There is a deeper, almost philosophical job too: prices carry *information*. When thousands of buyers and sellers, each chasing profit, pour their guesses into one number, that price summarises an astonishing amount of collective knowledge about a company's prospects. The strong version of this idea — the [[efficient-market-hypothesis|efficient market hypothesis]] — argues that prices already reflect all publicly known information, so you cannot reliably beat the market by trading on news everyone has. There is real evidence for it: most professional fund managers, year after year, fail to beat a simple index. It is a genuinely useful warning against thinking you can outsmart the crowd with yesterday's newspaper.

Reading the headlines with new eyes

Take the cryptic line you have seen a hundred times: "Stocks fell and bond yields rose after the central bank signalled higher rates." You can now translate it whole. Higher rates mean a steeper discount rate, so the present value of future profits shrinks — *stocks fall*. Higher rates also make new bonds more attractive, so old bonds must cheapen to compete — their prices fall, which (by the seesaw) means *yields rise*. One cause, two effects, both flowing from the same present-value logic you carried in from the start of this rung. The news was never speaking a foreign language; you simply now hold the dictionary.

  1. Ask which deal it is — a loan (bond) or a slice of ownership (share). That tells you who is first in line and who carries the risk.
  2. For a bond, remember the seesaw: if the price went down, the yield went up, and vice versa — they are one fact spoken two ways.
  3. For a share, ask what changed: the expected future profits, or the discount rate (interest rates) used to drag them back to today? Almost every move is one of these two.
  4. Stay humble about whether the price is "right": markets usually process information well, but they can also blow bubbles — so don't assume the crowd is always wise, nor that you can easily outsmart it.

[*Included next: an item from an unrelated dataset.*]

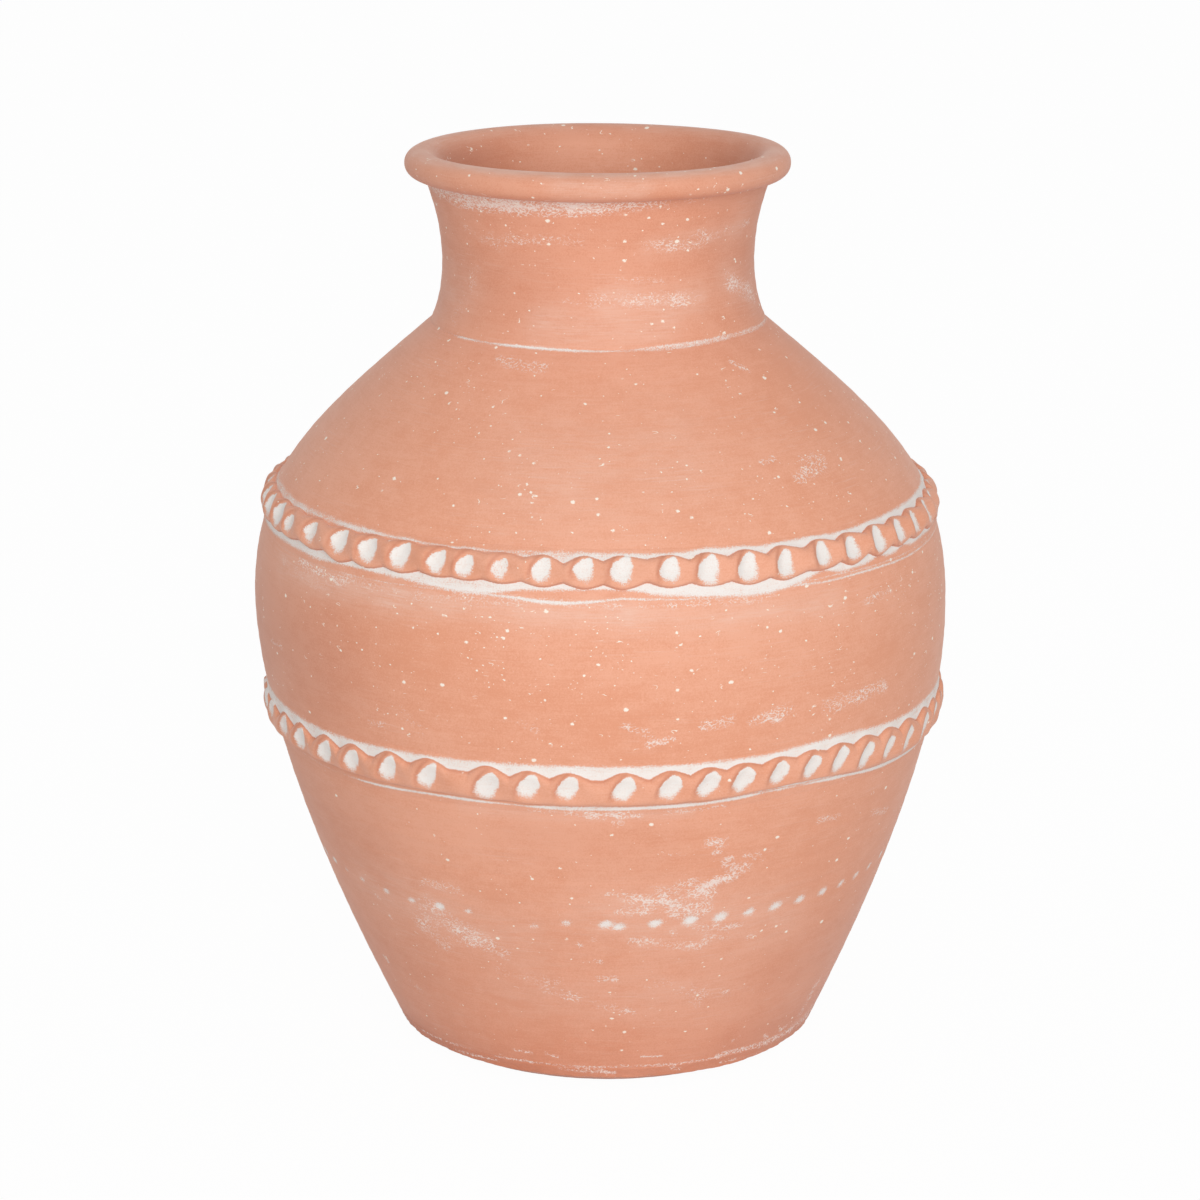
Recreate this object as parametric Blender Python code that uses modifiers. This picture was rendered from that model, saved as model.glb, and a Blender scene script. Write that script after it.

Notice what you did *not* need: no insider tips, no chart-reading magic, no algebra heavier than dividing $50 by a price. Every move came from two ideas you already owned before this guide began — a dollar today beats a dollar tomorrow, and riskier bets must promise bigger rewards. That economy of ideas is the quiet beauty of finance: a vast, intimidating machine that turns out to run on a single small engine, present value, applied with honesty about how little anyone really knows about the future.